El viaje de los Nachos (3)

Normandia

<- Leer parte 2

Me gustaría recordarme en una de las salas del Rijksmuseum, admirando los colores de La Lechera de Johanes Vermeer. Sin embargo, la memoria es caprichosa y la imagen que ha sobrevivido de ese viaje es la de dos amigos sentados en las mugrientas escaleras de un portal de Ámsterdam, untando de paté una rebanada de pan, agotados después de un batiburrillo turístico que incluía la Casa de Ana Frank, el Museo Heineken, un taller de diamantes y algunos mercados de tulipanes. Aquel no fue un viaje para gourmets. Las vacaciones de hotel y restaurante llegarían mucho después a nuestras vidas. Para cumplir la ruta planeada, debíamos estirar el presupuesto al máximo y la receta era sencilla: pasta, fiambre y gasolina.

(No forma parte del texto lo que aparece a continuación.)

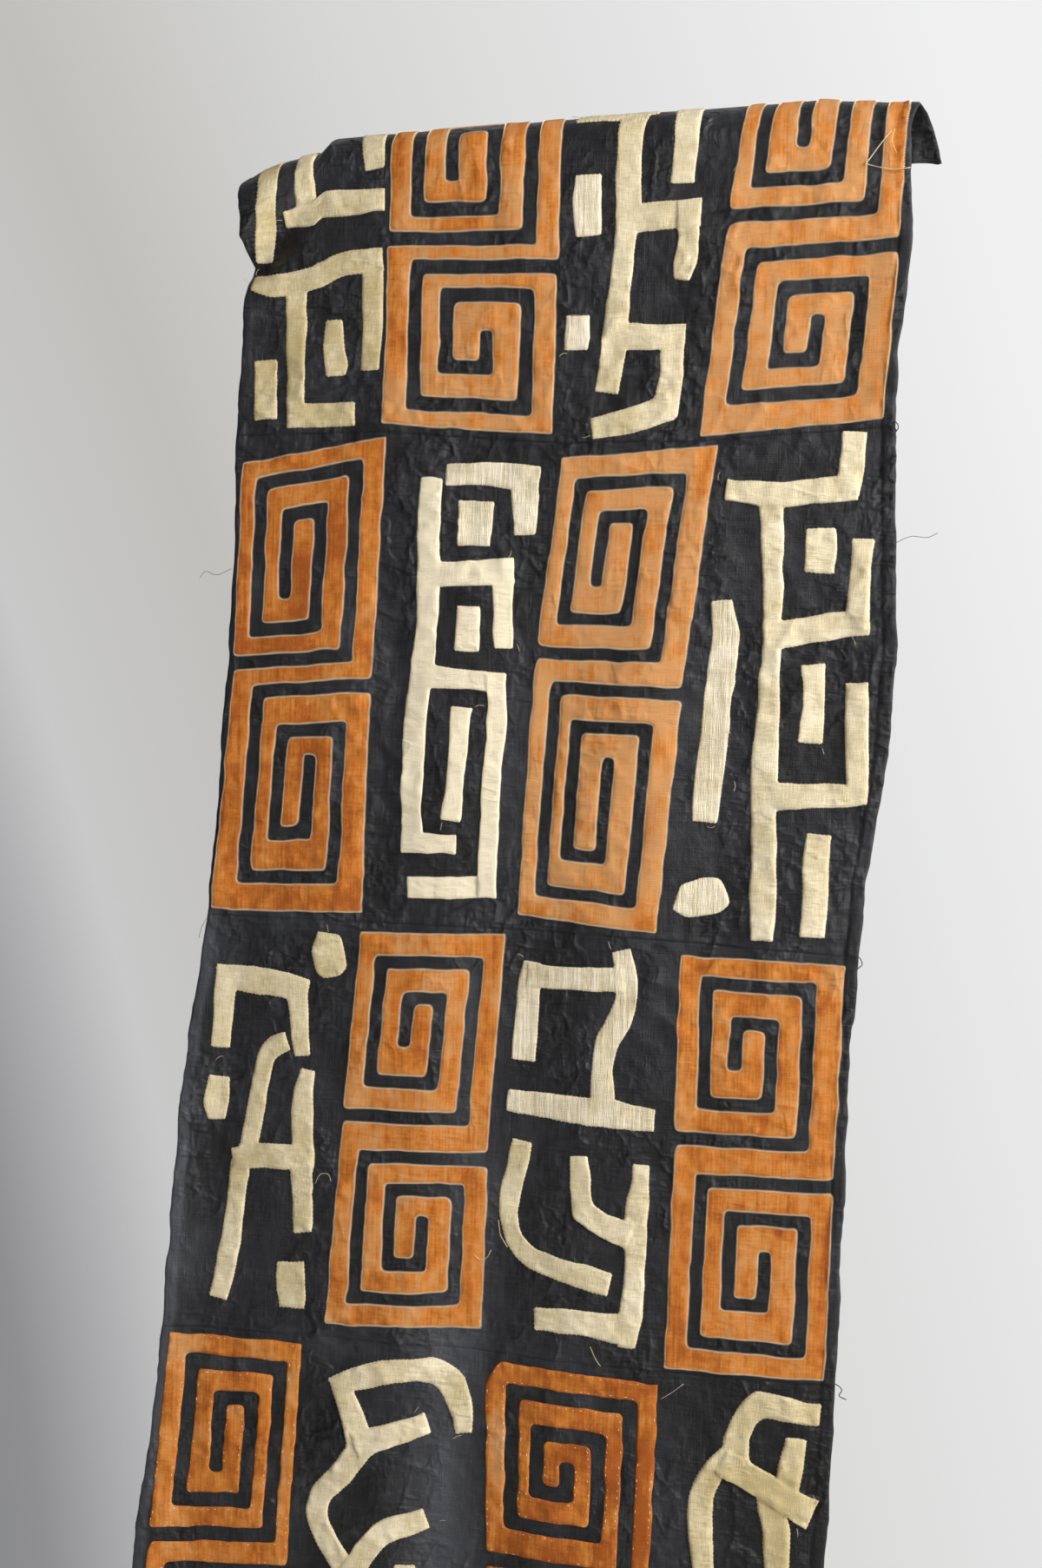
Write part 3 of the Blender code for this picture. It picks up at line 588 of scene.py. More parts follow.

Tras un par de días en Ámsterdam, en un camping repleto de adolescentes dormitando bajo nubes tóxicas o deambulando como zombies entre tiendas, continuamos viaje hasta Delft, un apacible pueblo en la costa de Holanda, protegido tras un frente de molinos de viento, con calles adoquinadas llenas de terrazas con ruidosos estudiantes americanos. A las afueras, encontramos un camping ecologista, ocas sueltas, erizos y lechosos holandeses tomando el sol semidesnudos entre la hierba, un lugar perfecto para reponerse y dejar Holanda con un imagen más amigable que la de los coffeshops y chinos fotografiando cabinas del barrio rojo.

Gante, con su lúgubre castillo, fue la siguiente parada. Al momento me enamoré de los elegantes flamencos rubios que desplegaban repipis manteles de cuadros y descorchaban botellas de vino a orillas del canal, una idea del botellón muy alejada del Dyc-cola en vaso de tubo con hielo de gasolinera a la que estaba acostumbrado. Esa noche decidimos agotar las existencias de la nevera portátil y Nacho volcó en la olla todo cuanto quedaba en las latas, sin orden ni concierto: lentejas, salchichas… Tuve que pasear hasta altas horas de la madrugada por las pistas de tierra del camping para digerir aquel hormigón de conservas. Mi amigo, en cambio, no tardó dos minutos en dormirse, haciendo gala de sus superpoderes para quedarse frito.

Dejamos atrás Bélgica para llegar a los paisajes húmedos, verdes y mullidos de Normandía. Conduciendo entre colinas y granjas, buscábamos la costa. Yo seguía girando el mapa como un cubo de rubik cuando el verano se apagó. Un cielo gris nos recibía a la llegada de Omaha, la playa donde la II Guerra Mundial comenzó a terminar. Aquel arenal abierto al Atlántico recordaba a demasiadas películas. Caminamos bromeando, aunque poco a poco el viento y la atmósfera cargada de historia nos dejó en silencio. En los altos, visitas guiadas de turistas recorrían los restos de las baterías alemanas. Frente a aquellos paisajes, sin posibilidad alguna de protegerse, resultaba fácil entender que el desembarco fue una cuestión de número: enviar más soldados que balas alemanas había para detenerlos.

A pocos kilómetros se extendían colinas de césped púlcramente cuidado, forradas de una geometría perfecta de cruces blancas. En cada una, un nombre, un símbolo religioso, el lugar de origen y la edad, la mayoría veinteañeros. ¿Cómo habría reaccionado yo si me hubiesen sacado de la universidad para enviarme a una guerra al otro lado del mundo?, ¿qué habría ocurrido si los miles de soldados extranjeros enterrados en aquellos cementerios no hubiesen venido?

Regresé al coche pensando que uno puede leer los libros más elocuentes, pero, en ocasiones, visitar los lugares nos permite entender que la historia fue real y no un simple relato entretenido, lugares donde, aunque no encontremos las respuestas, nos hagamos las preguntas adecuadas. Supongo que estaba a punto de aprender que era precisamente eso lo que hacía que viajar mereciese la pena.